(Items from a dataset)
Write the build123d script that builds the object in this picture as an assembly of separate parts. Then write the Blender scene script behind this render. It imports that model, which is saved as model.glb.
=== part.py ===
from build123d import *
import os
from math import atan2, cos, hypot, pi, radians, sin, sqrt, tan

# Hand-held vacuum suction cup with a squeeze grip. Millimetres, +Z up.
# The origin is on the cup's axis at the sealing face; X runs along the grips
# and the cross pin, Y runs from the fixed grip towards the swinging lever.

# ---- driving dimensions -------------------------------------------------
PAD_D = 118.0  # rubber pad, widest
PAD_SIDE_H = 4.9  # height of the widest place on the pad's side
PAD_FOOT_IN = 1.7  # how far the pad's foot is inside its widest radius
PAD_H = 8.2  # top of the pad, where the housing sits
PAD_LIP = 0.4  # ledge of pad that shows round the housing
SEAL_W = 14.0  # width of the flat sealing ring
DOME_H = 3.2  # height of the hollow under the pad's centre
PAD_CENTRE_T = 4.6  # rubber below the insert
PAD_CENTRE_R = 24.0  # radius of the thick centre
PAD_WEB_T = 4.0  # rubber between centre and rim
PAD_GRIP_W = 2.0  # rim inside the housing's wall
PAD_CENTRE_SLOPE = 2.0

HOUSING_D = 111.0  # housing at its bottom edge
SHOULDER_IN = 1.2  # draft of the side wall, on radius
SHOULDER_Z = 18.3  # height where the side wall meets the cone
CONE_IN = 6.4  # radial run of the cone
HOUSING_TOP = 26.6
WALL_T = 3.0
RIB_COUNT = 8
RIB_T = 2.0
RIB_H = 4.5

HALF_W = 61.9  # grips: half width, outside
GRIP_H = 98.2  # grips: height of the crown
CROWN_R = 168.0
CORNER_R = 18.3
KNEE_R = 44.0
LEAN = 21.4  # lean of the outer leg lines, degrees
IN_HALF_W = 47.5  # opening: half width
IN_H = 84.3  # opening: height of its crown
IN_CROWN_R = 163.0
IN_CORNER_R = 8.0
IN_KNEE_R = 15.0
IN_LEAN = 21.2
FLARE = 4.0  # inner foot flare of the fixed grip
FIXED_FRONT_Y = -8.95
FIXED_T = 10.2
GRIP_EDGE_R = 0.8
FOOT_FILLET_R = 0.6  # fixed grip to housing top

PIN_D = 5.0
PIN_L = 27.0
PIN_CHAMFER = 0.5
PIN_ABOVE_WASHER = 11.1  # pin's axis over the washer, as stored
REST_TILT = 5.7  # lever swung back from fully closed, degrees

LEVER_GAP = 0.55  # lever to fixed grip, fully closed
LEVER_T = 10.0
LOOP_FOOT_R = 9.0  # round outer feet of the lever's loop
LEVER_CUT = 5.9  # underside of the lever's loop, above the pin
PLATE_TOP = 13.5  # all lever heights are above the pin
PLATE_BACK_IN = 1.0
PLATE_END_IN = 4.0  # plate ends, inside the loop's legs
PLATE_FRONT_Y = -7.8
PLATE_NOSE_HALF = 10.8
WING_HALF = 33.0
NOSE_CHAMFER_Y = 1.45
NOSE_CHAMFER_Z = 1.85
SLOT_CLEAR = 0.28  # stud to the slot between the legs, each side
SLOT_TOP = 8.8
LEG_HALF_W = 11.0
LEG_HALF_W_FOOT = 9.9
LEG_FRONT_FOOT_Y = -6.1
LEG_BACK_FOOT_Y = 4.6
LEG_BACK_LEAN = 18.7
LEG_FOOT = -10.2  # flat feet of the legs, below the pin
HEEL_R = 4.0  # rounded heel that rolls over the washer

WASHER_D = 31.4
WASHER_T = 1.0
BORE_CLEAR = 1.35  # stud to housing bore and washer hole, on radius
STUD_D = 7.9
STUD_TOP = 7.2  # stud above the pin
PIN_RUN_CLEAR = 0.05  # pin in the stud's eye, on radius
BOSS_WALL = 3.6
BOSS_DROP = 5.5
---
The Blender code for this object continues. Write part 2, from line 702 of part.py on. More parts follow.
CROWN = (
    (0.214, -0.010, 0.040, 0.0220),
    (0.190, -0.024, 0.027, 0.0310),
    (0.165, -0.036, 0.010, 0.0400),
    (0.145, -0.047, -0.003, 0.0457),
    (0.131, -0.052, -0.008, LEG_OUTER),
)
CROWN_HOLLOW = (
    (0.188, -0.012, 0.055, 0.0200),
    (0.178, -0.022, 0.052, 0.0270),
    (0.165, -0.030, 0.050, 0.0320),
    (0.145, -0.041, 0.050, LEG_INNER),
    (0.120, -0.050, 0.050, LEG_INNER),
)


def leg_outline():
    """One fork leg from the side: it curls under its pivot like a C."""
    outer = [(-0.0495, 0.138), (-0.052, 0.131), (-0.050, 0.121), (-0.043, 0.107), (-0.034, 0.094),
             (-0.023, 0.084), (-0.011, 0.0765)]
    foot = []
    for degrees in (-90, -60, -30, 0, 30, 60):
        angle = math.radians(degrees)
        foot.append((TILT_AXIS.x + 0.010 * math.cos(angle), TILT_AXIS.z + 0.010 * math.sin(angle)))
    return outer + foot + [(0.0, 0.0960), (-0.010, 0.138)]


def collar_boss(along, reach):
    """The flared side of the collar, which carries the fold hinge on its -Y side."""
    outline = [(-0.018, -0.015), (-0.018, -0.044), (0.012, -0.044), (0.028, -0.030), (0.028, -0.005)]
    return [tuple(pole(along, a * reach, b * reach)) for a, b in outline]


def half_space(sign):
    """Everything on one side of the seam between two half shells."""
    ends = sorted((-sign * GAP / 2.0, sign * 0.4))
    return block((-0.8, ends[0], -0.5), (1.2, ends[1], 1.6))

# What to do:
Of the lines in this material, state how many hold the string "Blender". Write no other words.

# Worked solution:
2